The full and final function is provided in the code snippet below:
(async () => {
let movieURL = "<https://www.imdb.com/title/tt0468569/?ref_=nv_sr_srsg_0>";
const browser = await puppeteer.launch();
const page = await browser.newPage();
await page.goto(movieURL, {waitUntil: 'networkidle2'});
let scrapedResult = await page.evaluate(()=>{
let movieTitle = document.querySelector('div[class="title_wrapper"] > h1').innerText;
let movieRating = document.querySelector('span[itemprop="ratingValue"]').innerText;
let movieRatingCount = document.querySelector('span[itemprop="ratingCount"]').innerText;
return {
movieTitle,
movieRating,
movieRatingCount
}
});
console.log("Scrapped Result :" + JSON.stringify(scrapedResult));
await browser.close();
})();
Now, we need to run the script by executing the following command in the project terminal:
node index.js
Hence, we will get the result as shown in the screenshot below:
We can notice that we have got the movie title, ratings as well as count in the result object.
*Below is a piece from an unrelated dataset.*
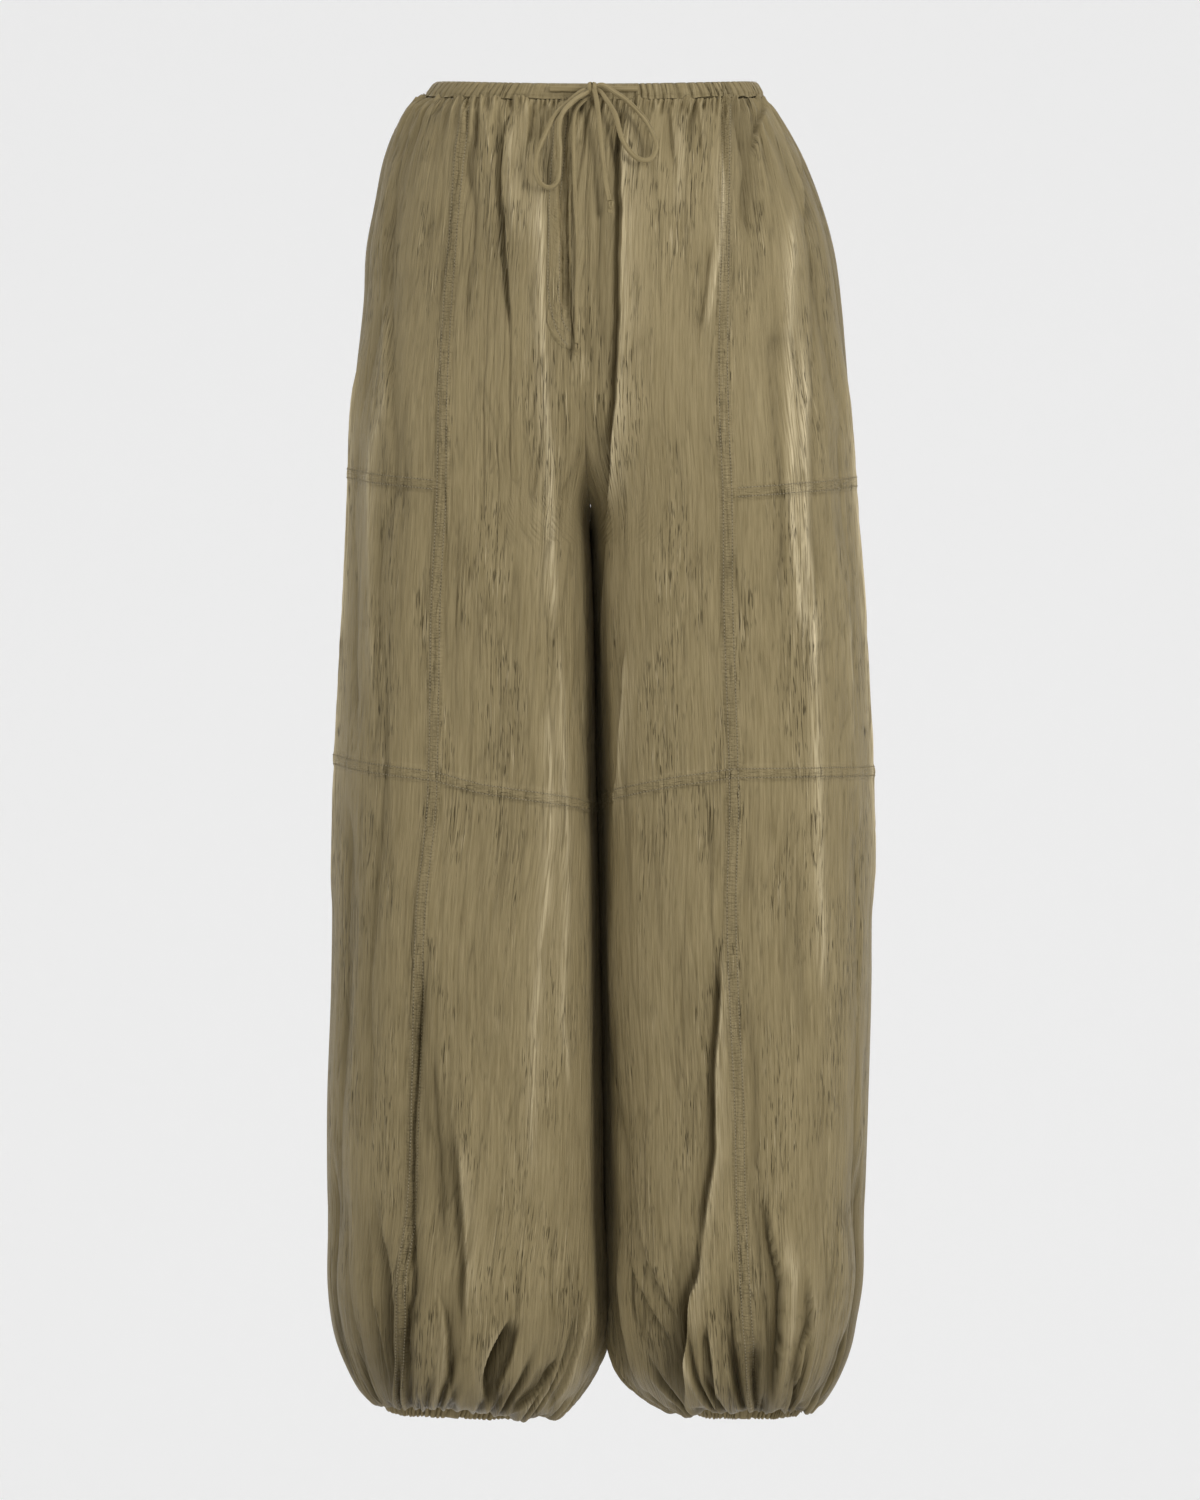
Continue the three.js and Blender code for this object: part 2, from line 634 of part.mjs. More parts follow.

Likewise, we can test for other elements in the webpage as well.
Finally, we have successfully created a NodeJS script that crawls the webpage and scraps the data out of it using puppeteer modules.
Conclusion
Well, I guess scrapping data using Puppeteer was simple enough in the NodeJS environment. With just a few lines of code, we could scrap the movie title, rating and ratings count from a movie on the IMDB website. Imagine how incredible it would be to scrap such data from a website with multiple entries and lists. We can take the example of eCommerce sites, where we can scrap the product details easily. Other valuable information such as banking investments, stock market information, etc. everything can be scrapped easily with just a few lines of code. And, the NodeJS with puppeteer library makes it even easier.
Now, your challenge is to scrap the list of titles from the IMDB top movie list. For, you can even navigate to some eCommerce site and scrap the product titles in any of their webpages. Then, export them in CSV or PDF format.